# Understanding intuitively Why the rate of change of area of a circle with radius is the circumference of the circle

I don't know whether this a rigorous mathematical question. But I was trying to figure out the intuition behind the answer . I have through out my high school used the fact that d/dr (πr^2)= 2πr . It is obvious from the formula. My question is how should I understand the answer intuitively or geometrically ?

We all know that the rate of change of displacement with time is the instantaneous velocity. The answer seems obvious in the first reading of any basic calculus text.

Derivatives of certain other functions also seem obvious (or atleast not as unobvious as the above circle one ) at the first go , or if they don't seem so obvious we can understand them after drawing a picture and analysing it geometrically.

But how should I intuitively understand the rate of change of area of circle with radius being equal to the circumference of the circle ? Why is it so ? I need to understand it geometrically too. How can the rate of change of area of circle with radius give the circumference of the circle ( intuitively ) ?

• The onion proof works for me. Also here – leonbloy Sep 12 '16 at 20:22
• Concider a disk of radius r and make tha radius a bit larger, that is, r + dr. Then the area will increase approximately by dr times the outer boundary.. just draw a picture. – Peter Franek Sep 12 '16 at 20:23

Imagine we start with a disk of radius $r$, and we are going to add a ring of width $\Delta r$ to the disk. If $\Delta r \ll 1$, then $\Delta r^2 \approx 0$, a representation of the fact that a small number squared is less than a small number to the first power. The area of the ring is the area of an annulus of outer radius $r + \Delta r$ and inner radius $r$: $$A_\text{ring} = \pi[(r + \Delta r)^2 - r^2] = \pi(2r\,\Delta r + \Delta r^2) \approx 2\pi r\,\Delta r$$ which is the product of the circumference of the ring with its width $\Delta r$.

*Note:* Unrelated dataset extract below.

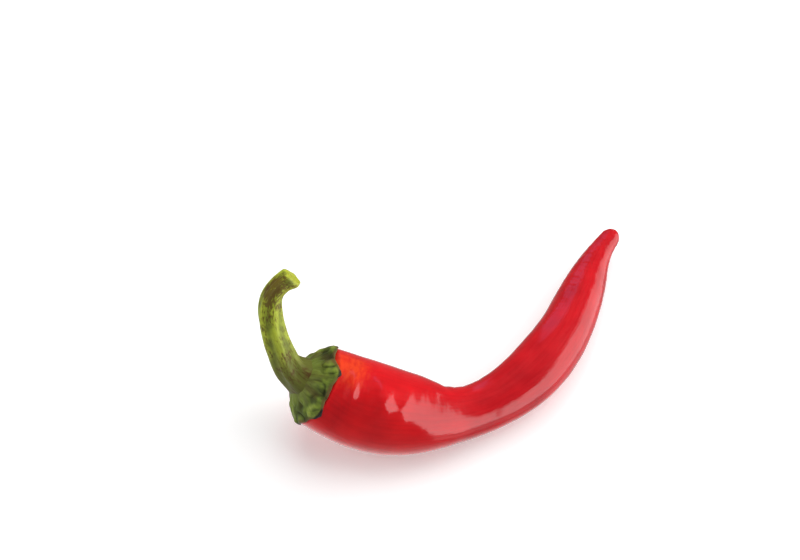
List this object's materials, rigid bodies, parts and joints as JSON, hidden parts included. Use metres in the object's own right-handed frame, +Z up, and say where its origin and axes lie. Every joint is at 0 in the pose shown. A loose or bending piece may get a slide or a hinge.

The differential area element $dA = 2\pi r\,dr$ represents a small change in area for a small amount of radius added to the disk, and is the limit of the finite expression $\Delta A \approx 2\pi r\,\Delta r$. In the language of the derivative, the rate of change of the area $A$ with respect to its radius is $dA/dr = 2\pi r$.

To see why this makes sense intuitively, suppose that $r \approx 0$. Then, when we change the area of the circle by a very small amount $\Delta A$, we should expect that $\Delta A \approx 0$ as well since the ring will have very little area, almost like adding on a "thick point" to the circle, and points have zero area. On the other hand, suppose $r$ was very large. Then, when we add on a small amount of area $\Delta A$, this should be in proportion to the larger radius of the circle. Hence, the amount of area we add with rings gets larger with larger values of $r$, sort of how the amount of fence we need increases the larger an area we want to surround.

In other words, we intuitively expect that $$\frac{dA}{dr} \propto r$$ based on the heuristic argument we have given here. The factor of $2\pi$ comes from the argument we gave in the finite case for computing the area of a thin annulus that we added to the circle.

• Thanks , I got it. I was thinking on the same lines as well – Shashaank Sep 12 '16 at 21:19

I like the integral formulation better. The main idea is that the disk of radius $s$ is made up of the circles of radius $r$ for each $0 \leq r \leq s$, and to argue that

$$\text{Area}(\bullet) = \int_0^s \text{Perimeter}(\circ) \, \mathrm{d} r$$

where $\bullet$ denotes the disk of radius $s$ and $\circ$ the circle of radius $r$.

This is done by looking at the integral formula for area:

$$\text{Area}(\bullet) = \iint_\bullet 1 \, \mathrm{d}A$$

where $\mathrm{d}A$ is the area form; e.g. $\mathrm{d}A = \mathrm{d}x \mathrm{d}y$.

My first goal is to find another coordinate so that I can write $\mathrm{d}A = \text{something} \, \mathrm{d}r$. Polar coordinates are familiar, so I'll use those. We know or can argue or can calculate that $\mathrm{d}A = r\, \mathrm{d}r \mathrm{d} \theta$.

So, we can break the double integral up into an iterated integral, and recognize $r \, \mathrm{d} \theta$ measures arclength, to get

$$\iint_\bullet 1 \, \mathrm{d}A = \int_0^s \left( \int_\circ r \, \mathrm{d} \theta \right) \mathrm{d} r = \int_0^s \text{Perimeter}(\circ) \, \mathrm{d} r$$

as desired.

The reason I prefer this approach is that it generalizes better. In this specific example, it's not too hard to rationalize that $r$ varies at unit rate and perpendicularly to each circle, so that $\mathrm{d}A = \mathrm{d}r \mathrm{d}(\text{arclength})$, but in more complicated examples, it's often easier to just compute the right formula and compute the resulting integrals rather than guess at a 'nicer' set of variables to use that breaks the area form apart in a nice manner.